The committee already had nominated three members — including former Solutia Inc. CEO Jeffry Quinn — for the Ferro board to represent its interests. Their membership will be voted on at Ferro's annual meeting, which has not been scheduled. Schulman spokeswoman Beeman said her firm has not approached the activists, but she noted that in the committee's letter, members urged the Ferro board to speak with Schulman officials.
If Schulman succeeds in buying Ferro, the deal will be the firm's sixth acquisition since 2010 — and would be the largest of those six. Schulman also has formed two joint ventures in that time frame. CEO Gingo has been extremely active in reorganizing the 85-year-old company since assuming the top spot in 2008.

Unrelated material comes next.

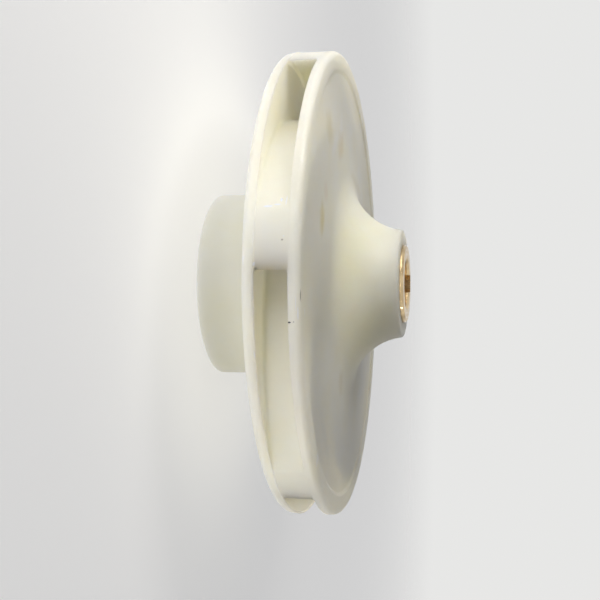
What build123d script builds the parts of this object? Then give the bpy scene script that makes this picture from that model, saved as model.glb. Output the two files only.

Since then, Schulman has exited low-margin businesses, realigned its European footprint and launched production of color and additive concentrates in the U.S. Those moves have included closing seven underperforming plants in the U.S. and Europe and selling off two others.
The bid for Ferro has had little impact on Schulman's per-share stock price on Wall Street. The price was just above $31 on March 1 and was near $32 in early trading March 8.